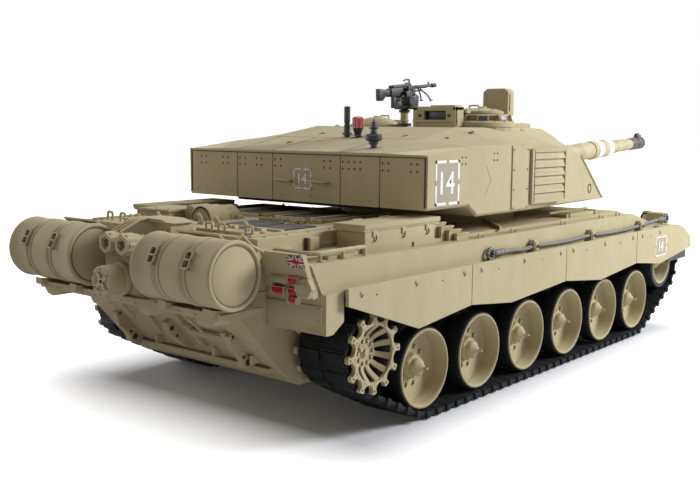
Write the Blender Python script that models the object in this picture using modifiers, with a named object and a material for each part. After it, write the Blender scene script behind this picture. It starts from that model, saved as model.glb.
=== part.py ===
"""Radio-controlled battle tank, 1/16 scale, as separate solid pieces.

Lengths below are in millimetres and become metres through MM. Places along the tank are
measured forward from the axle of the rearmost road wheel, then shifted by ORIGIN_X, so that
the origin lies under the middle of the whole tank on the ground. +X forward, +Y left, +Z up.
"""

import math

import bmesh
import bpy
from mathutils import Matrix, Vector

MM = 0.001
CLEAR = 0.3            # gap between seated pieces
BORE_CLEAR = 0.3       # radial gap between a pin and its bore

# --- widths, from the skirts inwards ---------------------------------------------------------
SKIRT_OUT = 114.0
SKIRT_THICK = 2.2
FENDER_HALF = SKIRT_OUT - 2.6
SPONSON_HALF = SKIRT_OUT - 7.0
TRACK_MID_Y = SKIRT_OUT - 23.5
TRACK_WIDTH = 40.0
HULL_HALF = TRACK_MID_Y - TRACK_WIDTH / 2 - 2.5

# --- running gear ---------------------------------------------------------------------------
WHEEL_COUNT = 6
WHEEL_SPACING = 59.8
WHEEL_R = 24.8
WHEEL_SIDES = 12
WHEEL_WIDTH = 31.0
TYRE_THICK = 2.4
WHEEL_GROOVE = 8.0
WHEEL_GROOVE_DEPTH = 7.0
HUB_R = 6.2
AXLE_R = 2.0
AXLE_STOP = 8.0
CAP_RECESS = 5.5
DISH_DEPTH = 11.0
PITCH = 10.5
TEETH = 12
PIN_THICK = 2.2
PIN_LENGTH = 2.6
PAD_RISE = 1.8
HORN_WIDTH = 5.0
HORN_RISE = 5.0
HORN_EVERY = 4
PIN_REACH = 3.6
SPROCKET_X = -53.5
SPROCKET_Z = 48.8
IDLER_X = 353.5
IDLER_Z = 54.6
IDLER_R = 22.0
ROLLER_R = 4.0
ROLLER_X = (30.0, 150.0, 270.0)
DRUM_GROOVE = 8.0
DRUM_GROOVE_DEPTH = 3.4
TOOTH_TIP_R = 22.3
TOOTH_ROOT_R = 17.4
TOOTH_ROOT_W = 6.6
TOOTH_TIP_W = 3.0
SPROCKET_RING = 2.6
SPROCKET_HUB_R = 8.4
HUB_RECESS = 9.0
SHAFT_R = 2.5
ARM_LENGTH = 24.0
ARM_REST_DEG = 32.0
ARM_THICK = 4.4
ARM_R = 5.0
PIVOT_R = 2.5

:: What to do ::
Copy out each line exactly.

:: Exercise output ::
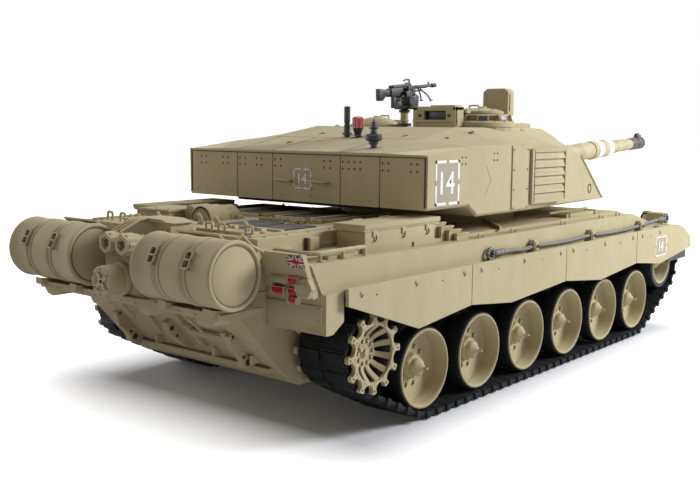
Write the Blender Python script that models the object in this picture using modifiers, with a named object and a material for each part. After it, write the Blender scene script behind this picture. It starts from that model, saved as model.glb.
=== part.py ===
"""Radio-controlled battle tank, 1/16 scale, as separate solid pieces.

Lengths below are in millimetres and become metres through MM. Places along the tank are
measured forward from the axle of the rearmost road wheel, then shifted by ORIGIN_X, so that
the origin lies under the middle of the whole tank on the ground. +X forward, +Y left, +Z up.
"""

import math

import bmesh
import bpy
from mathutils import Matrix, Vector

MM = 0.001
CLEAR = 0.3            # gap between seated pieces
BORE_CLEAR = 0.3       # radial gap between a pin and its bore

# --- widths, from the skirts inwards ---------------------------------------------------------
SKIRT_OUT = 114.0
SKIRT_THICK = 2.2
FENDER_HALF = SKIRT_OUT - 2.6
SPONSON_HALF = SKIRT_OUT - 7.0
TRACK_MID_Y = SKIRT_OUT - 23.5
TRACK_WIDTH = 40.0
HULL_HALF = TRACK_MID_Y - TRACK_WIDTH / 2 - 2.5

# --- running gear ---------------------------------------------------------------------------
WHEEL_COUNT = 6
WHEEL_SPACING = 59.8
WHEEL_R = 24.8
WHEEL_SIDES = 12
WHEEL_WIDTH = 31.0
TYRE_THICK = 2.4
WHEEL_GROOVE = 8.0
WHEEL_GROOVE_DEPTH = 7.0
HUB_R = 6.2
AXLE_R = 2.0
AXLE_STOP = 8.0
CAP_RECESS = 5.5
DISH_DEPTH = 11.0
PITCH = 10.5
TEETH = 12
PIN_THICK = 2.2
PIN_LENGTH = 2.6
PAD_RISE = 1.8
HORN_WIDTH = 5.0
HORN_RISE = 5.0
HORN_EVERY = 4
PIN_REACH = 3.6
SPROCKET_X = -53.5
SPROCKET_Z = 48.8
IDLER_X = 353.5
IDLER_Z = 54.6
IDLER_R = 22.0
ROLLER_R = 4.0
ROLLER_X = (30.0, 150.0, 270.0)
DRUM_GROOVE = 8.0
DRUM_GROOVE_DEPTH = 3.4
TOOTH_TIP_R = 22.3
TOOTH_ROOT_R = 17.4
TOOTH_ROOT_W = 6.6
TOOTH_TIP_W = 3.0
SPROCKET_RING = 2.6
SPROCKET_HUB_R = 8.4
HUB_RECESS = 9.0
SHAFT_R = 2.5
ARM_LENGTH = 24.0
ARM_REST_DEG = 32.0
ARM_THICK = 4.4
ARM_R = 5.0
PIVOT_R = 2.5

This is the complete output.